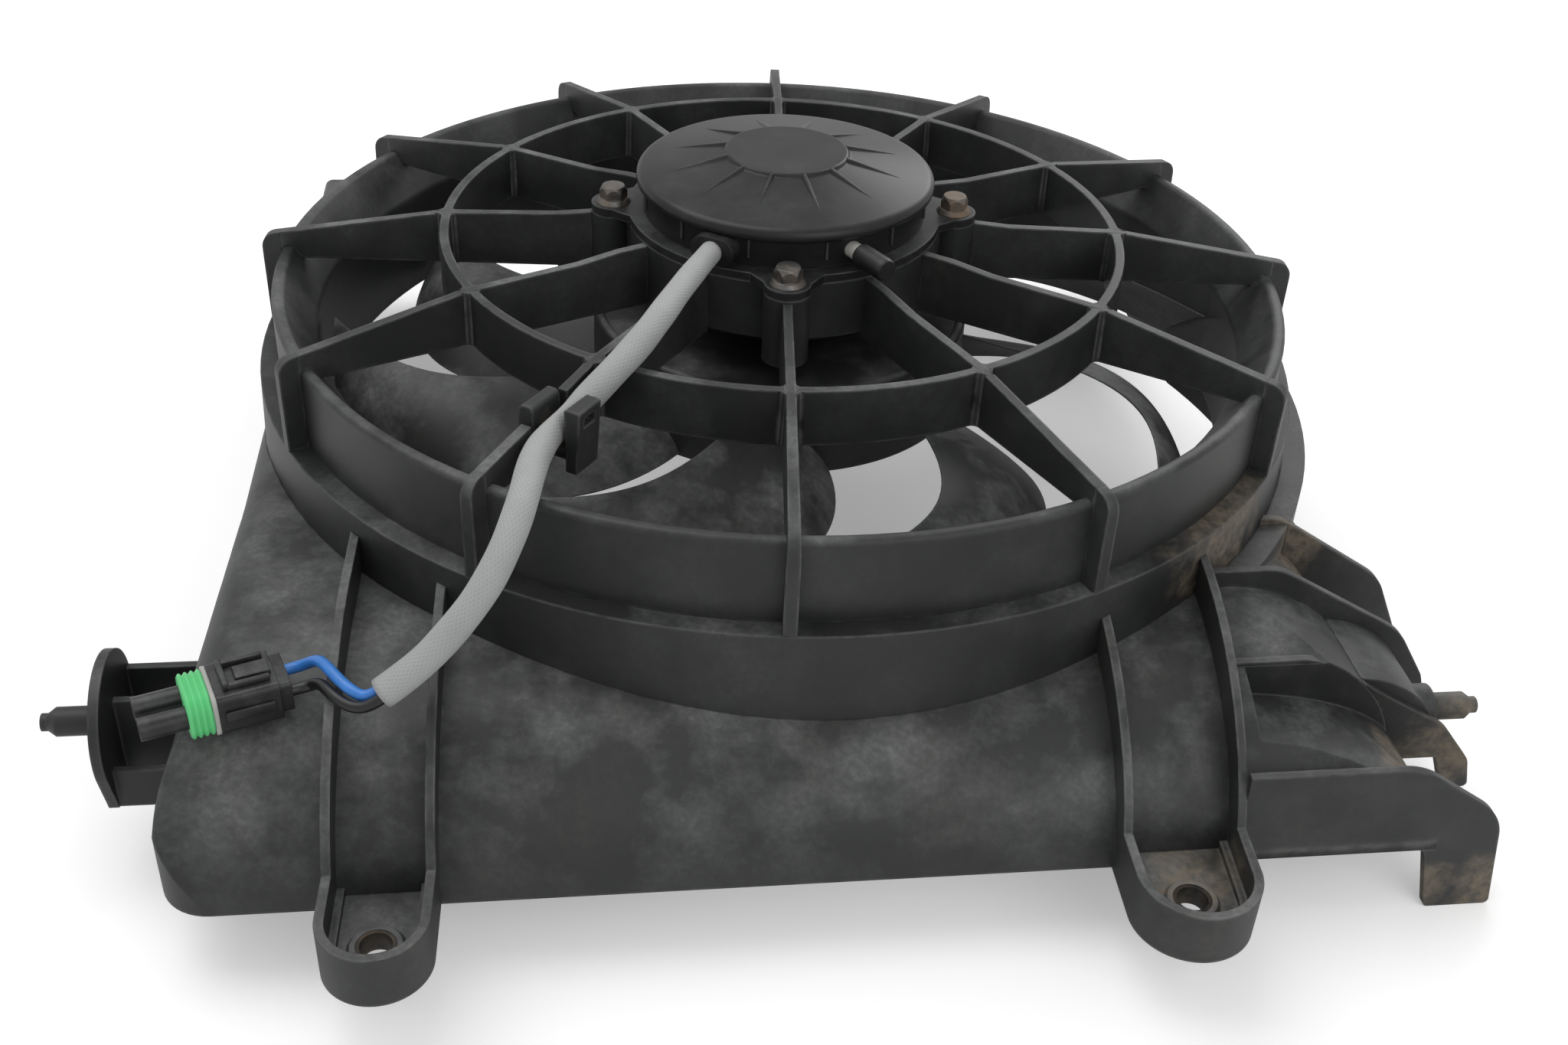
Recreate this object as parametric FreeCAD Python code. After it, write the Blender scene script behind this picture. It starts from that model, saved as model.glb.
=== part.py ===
"""Radiator cooling fan: moulded shroud with a guard, a sealed flat motor and an eight-blade fan.

Frame: origin on the fan axis in the plane of the shroud's open mouth, Z up towards the motor,
X to the right along the front edge, Y to the back. All lengths are in millimetres.
"""
import FreeCAD, Part
import math
import os
from FreeCAD import Vector

# Shroud sizes, laid out round the barrel
BARREL_R = 218.0           # barrel at the ledge
WALL = 3.0                 # moulded wall
PLENUM_H = 55.0            # roof of the plenum above its mouth
FRONT_Y = -BARREL_R - 36.0  # front edge of the mouth
FRONT_RUN = 89.0           # depth of the rounded front face
BACK_Y = BARREL_R + 22.0   # back edge of the mouth
BACK_R = 30.0              # rounding between roof and back wall
LEFT_X = -BARREL_R - 13.5  # left wall at the front edge
LEFT_BACK_X = -BARREL_R - 4.5  # left wall from FLARE_END_Y to the back
FLARE_END_Y = -80.0        # the left wall flares outward in front of this
LEFT_DRAFT = 3.0           # the left wall leans in by this much over its height
LEFT_FRONT_R = 28.0        # rounding between roof and left wall at the front
LEFT_BACK_R = 15.0         # and from FLARE_END_Y to the back
CORNER_R = 18.0            # corners of the mouth in plan
LOBE_X = BARREL_R - 68.0   # start of the rounded right end in front
LOBE_RUN = 60.0            # its depth
END_Y = FRONT_Y + 129.0    # the right end changes its depth behind the last fin
END_X = BARREL_R - 40.0    # start of the rounded right end behind the fins
END_RUN = 37.0             # its depth
SIDE_R = BARREL_R + 11.0   # rounded side beside the barrel
PANEL_LEFT_X = LOBE_X - 4.0  # the panel between the first two fins lies lower to the right of this
PANEL_X = LOBE_X - 12.0    # start of its rounded end
PANEL_RUN = 76.0           # its depth
PANEL_H = 36.0             # its roof

# Barrel, bell mouth and guard
BARREL_FOOT_R = BARREL_R + 2.0  # barrel at its foot
BARREL_FOOT_Z = 40.0
LEDGE_Z = 78.0
BELL_R = BARREL_R - 8.0    # outer wall of the bell mouth
BELL_TOP_Z = 111.0
THROAT_R = BELL_R - 18.0
LIP_Z = 93.0               # where the bell's slope meets the throat
THROAT_FOOT_Z = 50.0
RIB_COUNT = 12
RIB_PHASE = -95.4          # azimuth of the first rib, degrees
RIB_TOP_W = 3.6
RIB_FOOT_W = 5.0
RIB_Z = 106.0              # underside of the guard
GUARD_Z = 128.0            # top of the guard at its ring
RIM_Z = 115.8              # top of the ribs at the barrel
RIM_R = 8.0                # rounded outer corner of each rib
GUARD_R = 142.0

# Motor mount
MOUNT_R = 65.0             # outer wall of the motor ring
MOUNT_WALL = 4.0
MOUNT_Z = 131.5            # seat of the motor flange
MOUNT_FOOT_Z = 107.5
BOSS_R = 9.15              # bosses and flange ears
BOSS_DROP = 5.0            # bosses hang below the ring by this much
BOLT_CIRCLE_R = 71.0
BOLT_COUNT = 4
BOLT_R = 3.0
BOLT_LENGTH = 18.0
BOLT_FLANGE_R = 7.2
BOLT_FLANGE_H = 1.8
BOLT_HEX = 10.0            # across flats
BOLT_HEAD_H = 7.0
HOLE_CLEARANCE = 0.3
INSERT_R = 4.4
THREAD_CLEARANCE = 0.05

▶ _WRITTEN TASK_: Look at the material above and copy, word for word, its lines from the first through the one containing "from FreeCAD import Vector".

▶ _TASK OUTPUT_:
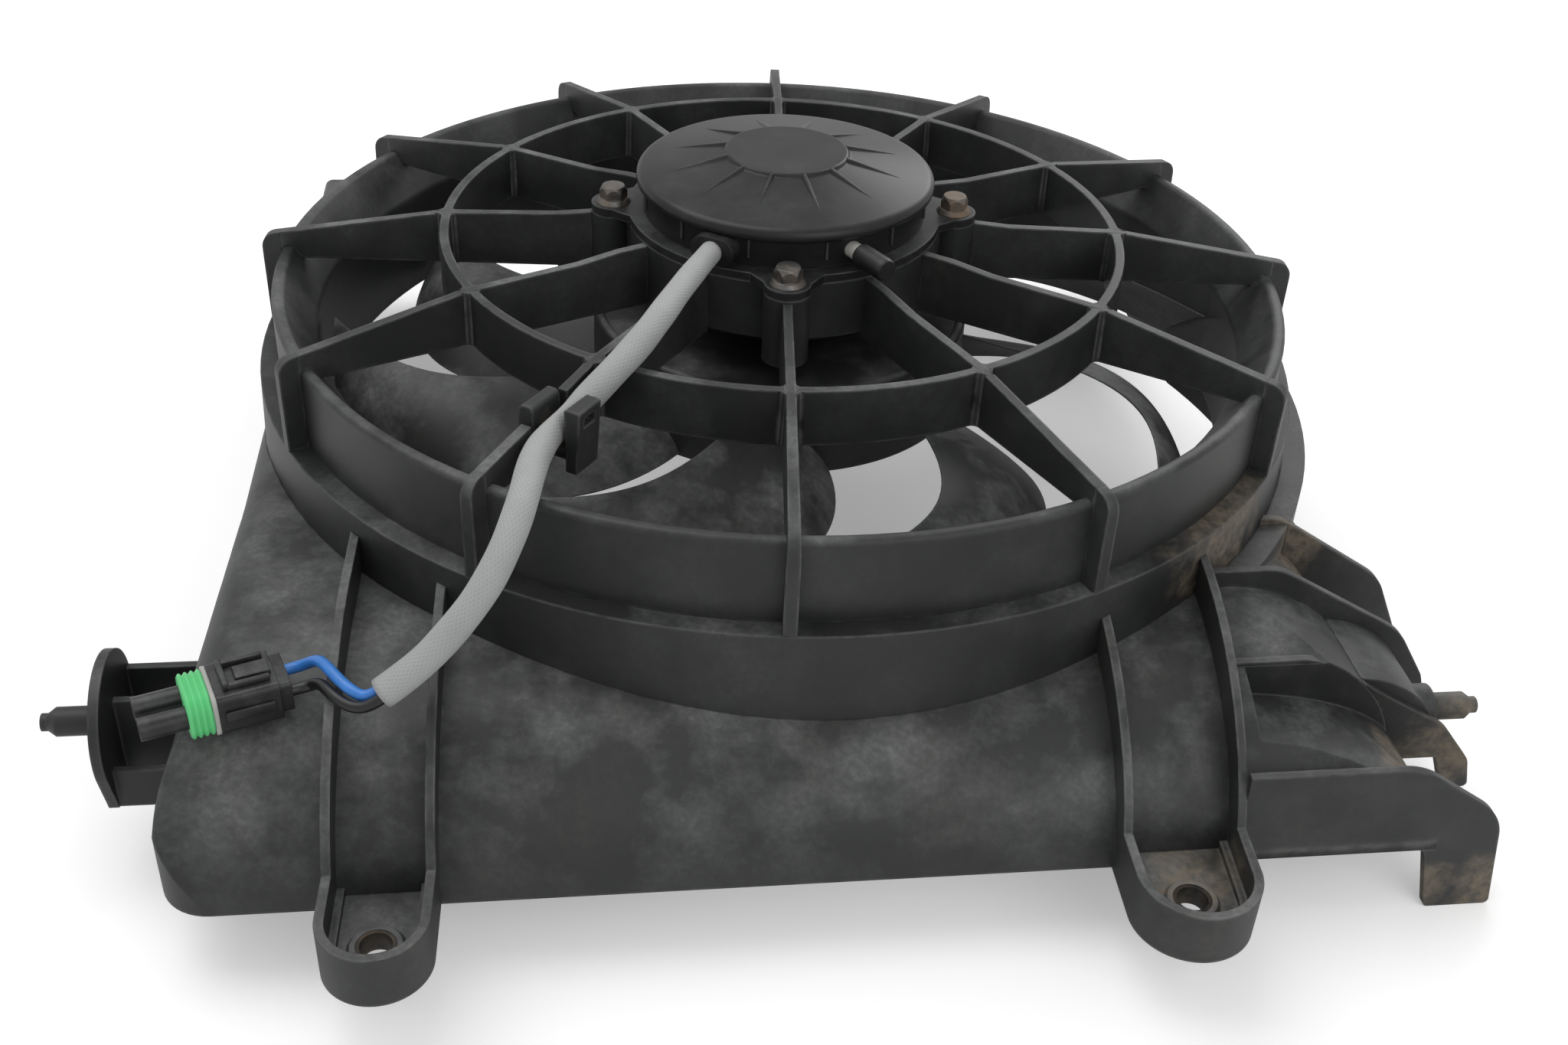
Recreate this object as parametric FreeCAD Python code. After it, write the Blender scene script behind this picture. It starts from that model, saved as model.glb.
=== part.py ===
"""Radiator cooling fan: moulded shroud with a guard, a sealed flat motor and an eight-blade fan.

Frame: origin on the fan axis in the plane of the shroud's open mouth, Z up towards the motor,
X to the right along the front edge, Y to the back. All lengths are in millimetres.
"""
import FreeCAD, Part
import math
import os
from FreeCAD import Vector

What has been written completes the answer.